--- START Source excerpt ---

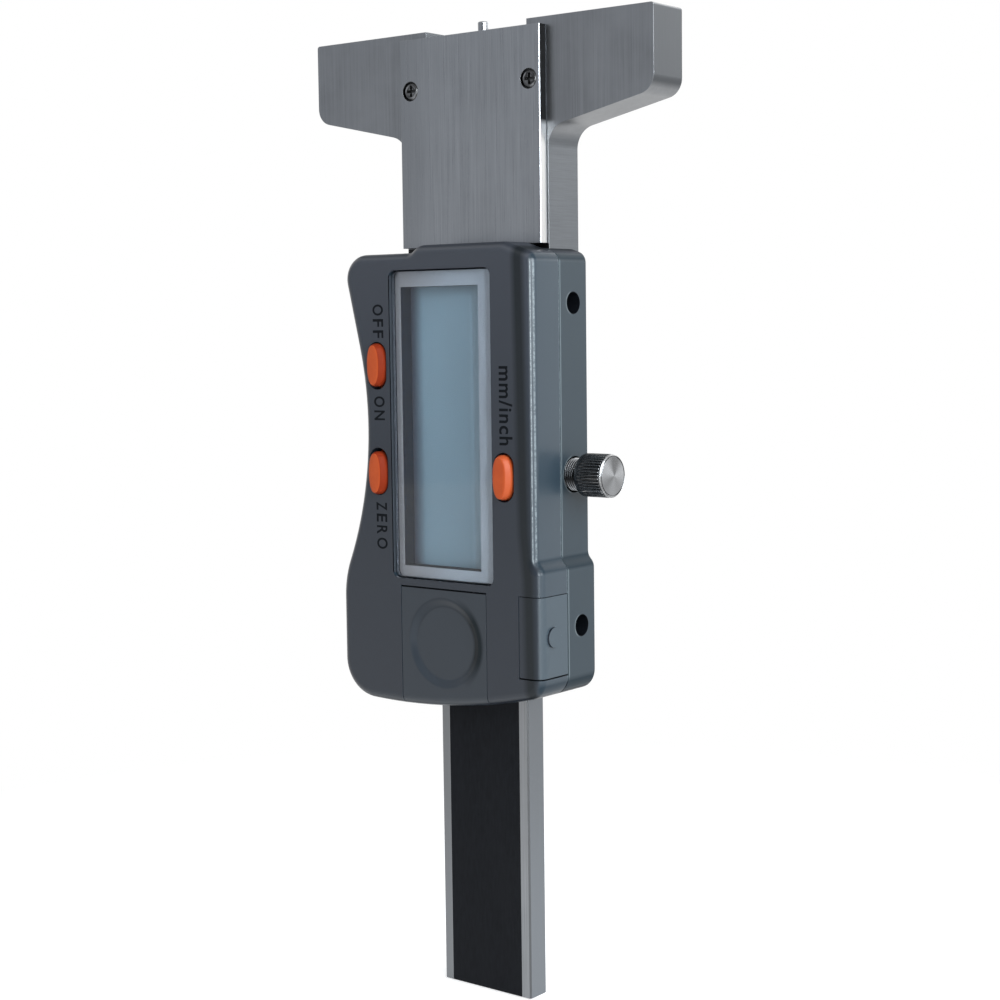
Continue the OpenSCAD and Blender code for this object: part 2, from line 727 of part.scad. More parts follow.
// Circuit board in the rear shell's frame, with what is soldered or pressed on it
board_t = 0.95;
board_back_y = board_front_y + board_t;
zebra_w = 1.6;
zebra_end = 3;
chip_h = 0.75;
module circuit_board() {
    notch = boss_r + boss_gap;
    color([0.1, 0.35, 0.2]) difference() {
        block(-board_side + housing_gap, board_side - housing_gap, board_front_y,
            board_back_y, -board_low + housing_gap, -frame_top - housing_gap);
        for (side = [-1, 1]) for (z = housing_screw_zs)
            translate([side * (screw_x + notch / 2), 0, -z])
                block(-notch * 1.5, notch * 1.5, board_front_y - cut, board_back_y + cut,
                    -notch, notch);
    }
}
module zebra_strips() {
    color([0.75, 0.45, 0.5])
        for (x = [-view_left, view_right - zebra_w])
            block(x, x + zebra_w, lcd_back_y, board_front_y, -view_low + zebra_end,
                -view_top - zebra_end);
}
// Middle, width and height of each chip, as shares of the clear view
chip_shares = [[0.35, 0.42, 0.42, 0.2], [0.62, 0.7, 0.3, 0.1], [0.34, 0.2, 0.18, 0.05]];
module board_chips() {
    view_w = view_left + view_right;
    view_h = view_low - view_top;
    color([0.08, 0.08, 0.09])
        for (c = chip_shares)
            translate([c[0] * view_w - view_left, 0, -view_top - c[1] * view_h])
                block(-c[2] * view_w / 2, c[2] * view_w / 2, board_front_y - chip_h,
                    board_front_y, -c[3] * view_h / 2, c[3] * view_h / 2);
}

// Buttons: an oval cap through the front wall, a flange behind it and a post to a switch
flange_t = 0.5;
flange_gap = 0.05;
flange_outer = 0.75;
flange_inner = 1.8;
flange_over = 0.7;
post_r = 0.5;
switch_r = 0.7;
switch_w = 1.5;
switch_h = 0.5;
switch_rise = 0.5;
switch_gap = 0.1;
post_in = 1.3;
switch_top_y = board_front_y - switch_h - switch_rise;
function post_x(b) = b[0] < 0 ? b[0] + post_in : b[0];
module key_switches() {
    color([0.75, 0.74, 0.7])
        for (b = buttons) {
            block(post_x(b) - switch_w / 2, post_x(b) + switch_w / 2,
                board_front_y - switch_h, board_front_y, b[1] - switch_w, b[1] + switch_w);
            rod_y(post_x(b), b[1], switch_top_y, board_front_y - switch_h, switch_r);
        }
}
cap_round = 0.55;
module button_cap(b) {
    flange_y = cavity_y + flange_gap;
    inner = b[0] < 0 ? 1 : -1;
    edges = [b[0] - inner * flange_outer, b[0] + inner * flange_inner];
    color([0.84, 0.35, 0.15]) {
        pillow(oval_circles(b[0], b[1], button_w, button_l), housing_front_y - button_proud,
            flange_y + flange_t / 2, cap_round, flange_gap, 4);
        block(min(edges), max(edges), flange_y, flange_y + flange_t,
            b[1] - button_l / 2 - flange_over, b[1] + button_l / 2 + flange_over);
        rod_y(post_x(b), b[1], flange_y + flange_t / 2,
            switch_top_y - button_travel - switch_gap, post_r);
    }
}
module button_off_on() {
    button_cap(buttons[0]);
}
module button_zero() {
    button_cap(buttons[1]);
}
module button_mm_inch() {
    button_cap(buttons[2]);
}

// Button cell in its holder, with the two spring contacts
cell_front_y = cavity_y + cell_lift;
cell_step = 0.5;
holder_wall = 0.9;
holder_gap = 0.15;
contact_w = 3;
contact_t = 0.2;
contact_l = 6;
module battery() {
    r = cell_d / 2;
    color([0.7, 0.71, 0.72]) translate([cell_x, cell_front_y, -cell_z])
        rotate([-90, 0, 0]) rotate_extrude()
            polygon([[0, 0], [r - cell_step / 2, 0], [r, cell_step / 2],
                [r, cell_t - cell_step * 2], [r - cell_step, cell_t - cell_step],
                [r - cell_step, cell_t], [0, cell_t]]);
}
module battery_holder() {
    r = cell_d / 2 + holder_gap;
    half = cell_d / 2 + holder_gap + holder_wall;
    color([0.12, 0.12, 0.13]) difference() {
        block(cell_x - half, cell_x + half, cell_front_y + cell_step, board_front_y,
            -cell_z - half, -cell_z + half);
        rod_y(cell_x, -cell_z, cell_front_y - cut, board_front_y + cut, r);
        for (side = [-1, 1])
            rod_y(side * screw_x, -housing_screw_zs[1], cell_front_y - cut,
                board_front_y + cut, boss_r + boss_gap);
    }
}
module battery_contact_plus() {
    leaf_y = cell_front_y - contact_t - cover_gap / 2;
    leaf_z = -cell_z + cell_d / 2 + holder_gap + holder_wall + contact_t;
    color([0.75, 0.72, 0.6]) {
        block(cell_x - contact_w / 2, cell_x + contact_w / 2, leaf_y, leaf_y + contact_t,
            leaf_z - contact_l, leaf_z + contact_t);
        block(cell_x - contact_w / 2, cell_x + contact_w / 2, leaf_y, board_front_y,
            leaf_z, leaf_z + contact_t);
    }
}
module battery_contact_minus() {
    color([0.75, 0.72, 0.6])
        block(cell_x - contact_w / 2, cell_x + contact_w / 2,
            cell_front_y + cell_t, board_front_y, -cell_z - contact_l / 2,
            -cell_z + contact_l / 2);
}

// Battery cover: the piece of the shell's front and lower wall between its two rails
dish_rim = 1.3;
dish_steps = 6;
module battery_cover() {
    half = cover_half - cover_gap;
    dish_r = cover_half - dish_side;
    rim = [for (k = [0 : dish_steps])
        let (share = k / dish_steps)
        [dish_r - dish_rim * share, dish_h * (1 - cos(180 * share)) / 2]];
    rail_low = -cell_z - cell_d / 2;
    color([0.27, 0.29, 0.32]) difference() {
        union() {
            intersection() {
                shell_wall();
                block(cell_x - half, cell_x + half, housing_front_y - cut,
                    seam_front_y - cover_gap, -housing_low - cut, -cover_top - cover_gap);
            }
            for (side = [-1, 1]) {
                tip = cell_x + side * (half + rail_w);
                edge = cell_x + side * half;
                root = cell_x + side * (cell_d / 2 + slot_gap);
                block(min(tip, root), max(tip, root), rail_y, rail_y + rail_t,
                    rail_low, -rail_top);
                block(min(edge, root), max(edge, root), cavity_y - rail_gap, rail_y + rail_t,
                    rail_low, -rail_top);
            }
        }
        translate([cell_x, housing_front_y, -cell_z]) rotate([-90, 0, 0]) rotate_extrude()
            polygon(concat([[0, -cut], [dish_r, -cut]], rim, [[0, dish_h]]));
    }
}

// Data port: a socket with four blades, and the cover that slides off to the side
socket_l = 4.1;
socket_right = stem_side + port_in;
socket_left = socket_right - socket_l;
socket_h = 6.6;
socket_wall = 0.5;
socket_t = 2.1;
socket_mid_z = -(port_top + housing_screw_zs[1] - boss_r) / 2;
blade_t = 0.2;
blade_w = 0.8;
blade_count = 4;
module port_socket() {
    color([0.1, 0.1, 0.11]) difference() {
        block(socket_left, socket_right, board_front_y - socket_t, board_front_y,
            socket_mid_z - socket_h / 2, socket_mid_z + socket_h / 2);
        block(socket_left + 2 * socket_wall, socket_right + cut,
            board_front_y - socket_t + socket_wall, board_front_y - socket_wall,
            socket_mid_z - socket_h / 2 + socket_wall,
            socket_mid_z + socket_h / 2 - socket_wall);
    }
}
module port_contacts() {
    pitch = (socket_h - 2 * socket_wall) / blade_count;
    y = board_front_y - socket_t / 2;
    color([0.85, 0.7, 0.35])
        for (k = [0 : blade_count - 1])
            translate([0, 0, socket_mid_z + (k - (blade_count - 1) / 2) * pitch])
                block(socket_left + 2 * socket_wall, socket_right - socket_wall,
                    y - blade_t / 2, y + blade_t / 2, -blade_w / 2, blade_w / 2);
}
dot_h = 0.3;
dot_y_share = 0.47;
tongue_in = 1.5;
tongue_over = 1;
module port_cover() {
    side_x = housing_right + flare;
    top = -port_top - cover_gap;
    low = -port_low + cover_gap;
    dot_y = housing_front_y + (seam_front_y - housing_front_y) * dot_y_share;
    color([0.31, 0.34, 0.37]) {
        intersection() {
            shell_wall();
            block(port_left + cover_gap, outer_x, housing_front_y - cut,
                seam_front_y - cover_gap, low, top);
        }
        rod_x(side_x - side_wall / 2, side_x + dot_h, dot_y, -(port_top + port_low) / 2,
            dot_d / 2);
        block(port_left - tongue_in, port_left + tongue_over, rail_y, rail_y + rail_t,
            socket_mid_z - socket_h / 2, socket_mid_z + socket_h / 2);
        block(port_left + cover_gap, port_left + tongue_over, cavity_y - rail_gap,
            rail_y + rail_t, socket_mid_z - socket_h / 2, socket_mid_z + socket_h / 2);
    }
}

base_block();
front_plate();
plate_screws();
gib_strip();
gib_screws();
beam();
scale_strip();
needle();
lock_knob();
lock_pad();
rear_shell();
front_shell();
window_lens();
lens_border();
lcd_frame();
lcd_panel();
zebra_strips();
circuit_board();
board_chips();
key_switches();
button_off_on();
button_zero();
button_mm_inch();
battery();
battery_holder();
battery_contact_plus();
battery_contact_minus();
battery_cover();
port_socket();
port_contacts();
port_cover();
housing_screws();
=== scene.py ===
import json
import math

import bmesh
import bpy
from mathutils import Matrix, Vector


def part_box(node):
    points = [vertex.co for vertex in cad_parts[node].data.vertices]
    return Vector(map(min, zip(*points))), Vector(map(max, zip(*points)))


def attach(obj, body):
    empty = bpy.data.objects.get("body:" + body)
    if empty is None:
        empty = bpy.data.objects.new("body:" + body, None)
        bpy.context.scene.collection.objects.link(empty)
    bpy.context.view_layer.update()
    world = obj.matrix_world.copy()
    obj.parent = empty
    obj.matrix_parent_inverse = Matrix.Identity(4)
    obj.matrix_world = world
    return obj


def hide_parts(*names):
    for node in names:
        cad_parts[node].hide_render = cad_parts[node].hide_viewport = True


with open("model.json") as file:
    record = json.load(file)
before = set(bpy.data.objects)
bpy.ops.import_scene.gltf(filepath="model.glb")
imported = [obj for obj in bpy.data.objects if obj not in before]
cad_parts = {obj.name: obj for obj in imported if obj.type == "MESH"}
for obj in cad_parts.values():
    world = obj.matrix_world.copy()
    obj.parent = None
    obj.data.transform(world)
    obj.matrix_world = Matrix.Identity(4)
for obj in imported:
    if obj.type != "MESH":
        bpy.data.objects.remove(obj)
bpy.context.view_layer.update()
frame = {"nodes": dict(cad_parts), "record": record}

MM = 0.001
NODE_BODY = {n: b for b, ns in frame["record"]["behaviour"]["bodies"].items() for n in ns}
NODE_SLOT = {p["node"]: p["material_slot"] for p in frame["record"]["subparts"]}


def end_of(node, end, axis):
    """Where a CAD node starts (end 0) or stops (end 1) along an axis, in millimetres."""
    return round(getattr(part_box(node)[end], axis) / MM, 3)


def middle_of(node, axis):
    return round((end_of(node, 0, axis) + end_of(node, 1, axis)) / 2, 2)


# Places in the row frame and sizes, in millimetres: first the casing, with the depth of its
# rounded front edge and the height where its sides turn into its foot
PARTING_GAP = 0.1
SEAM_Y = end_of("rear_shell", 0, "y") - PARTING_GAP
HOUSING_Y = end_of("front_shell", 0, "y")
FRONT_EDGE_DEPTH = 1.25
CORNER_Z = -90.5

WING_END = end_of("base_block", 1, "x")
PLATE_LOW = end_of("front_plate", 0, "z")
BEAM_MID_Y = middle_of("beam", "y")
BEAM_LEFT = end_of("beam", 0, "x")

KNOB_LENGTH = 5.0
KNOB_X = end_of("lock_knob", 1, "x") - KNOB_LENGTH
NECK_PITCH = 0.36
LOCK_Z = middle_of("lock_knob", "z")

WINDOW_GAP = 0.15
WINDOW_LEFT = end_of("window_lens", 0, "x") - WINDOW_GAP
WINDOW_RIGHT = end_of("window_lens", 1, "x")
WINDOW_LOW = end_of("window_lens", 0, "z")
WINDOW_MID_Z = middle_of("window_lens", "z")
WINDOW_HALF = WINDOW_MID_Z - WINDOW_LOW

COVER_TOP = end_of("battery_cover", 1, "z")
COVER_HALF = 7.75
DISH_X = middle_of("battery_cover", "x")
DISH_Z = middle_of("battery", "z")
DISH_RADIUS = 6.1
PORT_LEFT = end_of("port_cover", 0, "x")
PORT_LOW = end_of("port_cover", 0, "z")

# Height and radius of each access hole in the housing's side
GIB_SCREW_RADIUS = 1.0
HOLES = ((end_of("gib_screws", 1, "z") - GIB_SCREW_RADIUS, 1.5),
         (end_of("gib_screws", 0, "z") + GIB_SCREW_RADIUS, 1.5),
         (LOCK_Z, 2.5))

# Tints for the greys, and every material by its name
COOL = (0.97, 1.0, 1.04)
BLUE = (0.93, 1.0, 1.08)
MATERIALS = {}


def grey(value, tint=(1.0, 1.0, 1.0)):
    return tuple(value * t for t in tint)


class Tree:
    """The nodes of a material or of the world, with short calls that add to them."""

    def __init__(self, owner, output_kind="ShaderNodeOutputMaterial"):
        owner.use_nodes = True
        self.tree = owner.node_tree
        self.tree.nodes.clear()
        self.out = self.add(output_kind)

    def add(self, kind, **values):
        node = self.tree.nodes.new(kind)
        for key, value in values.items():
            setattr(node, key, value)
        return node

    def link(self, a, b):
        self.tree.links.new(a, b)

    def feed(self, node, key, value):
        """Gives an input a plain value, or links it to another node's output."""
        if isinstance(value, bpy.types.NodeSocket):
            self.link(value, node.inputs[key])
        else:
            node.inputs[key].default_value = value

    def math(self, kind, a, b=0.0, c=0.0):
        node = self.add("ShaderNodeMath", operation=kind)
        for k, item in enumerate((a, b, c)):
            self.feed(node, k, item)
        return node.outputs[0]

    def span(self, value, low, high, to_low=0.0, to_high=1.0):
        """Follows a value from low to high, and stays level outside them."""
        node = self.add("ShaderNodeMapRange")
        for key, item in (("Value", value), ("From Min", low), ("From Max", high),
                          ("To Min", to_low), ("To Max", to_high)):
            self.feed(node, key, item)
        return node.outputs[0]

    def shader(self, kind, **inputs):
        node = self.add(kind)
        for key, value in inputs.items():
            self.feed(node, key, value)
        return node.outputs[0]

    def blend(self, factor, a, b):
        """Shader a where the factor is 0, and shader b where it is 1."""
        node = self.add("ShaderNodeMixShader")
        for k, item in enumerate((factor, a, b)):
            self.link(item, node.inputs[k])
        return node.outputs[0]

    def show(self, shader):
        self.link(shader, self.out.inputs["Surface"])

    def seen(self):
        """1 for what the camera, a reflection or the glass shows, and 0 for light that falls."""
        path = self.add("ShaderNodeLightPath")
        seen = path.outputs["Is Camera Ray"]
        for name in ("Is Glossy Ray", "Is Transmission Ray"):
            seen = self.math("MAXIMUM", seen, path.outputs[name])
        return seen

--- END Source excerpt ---

Task to complete:
Exactly the lines from the line with "base_block();" to the line with "if empty is", both included, are to be extracted, and no others.

Task result:
base_block();
front_plate();
plate_screws();
gib_strip();
gib_screws();
beam();
scale_strip();
needle();
lock_knob();
lock_pad();
rear_shell();
front_shell();
window_lens();
lens_border();
lcd_frame();
lcd_panel();
zebra_strips();
circuit_board();
board_chips();
key_switches();
button_off_on();
button_zero();
button_mm_inch();
battery();
battery_holder();
battery_contact_plus();
battery_contact_minus();
battery_cover();
port_socket();
port_contacts();
port_cover();
housing_screws();
=== scene.py ===
import json
import math

import bmesh
import bpy
from mathutils import Matrix, Vector


def part_box(node):
    points = [vertex.co for vertex in cad_parts[node].data.vertices]
    return Vector(map(min, zip(*points))), Vector(map(max, zip(*points)))


def attach(obj, body):
    empty = bpy.data.objects.get("body:" + body)
    if empty is None:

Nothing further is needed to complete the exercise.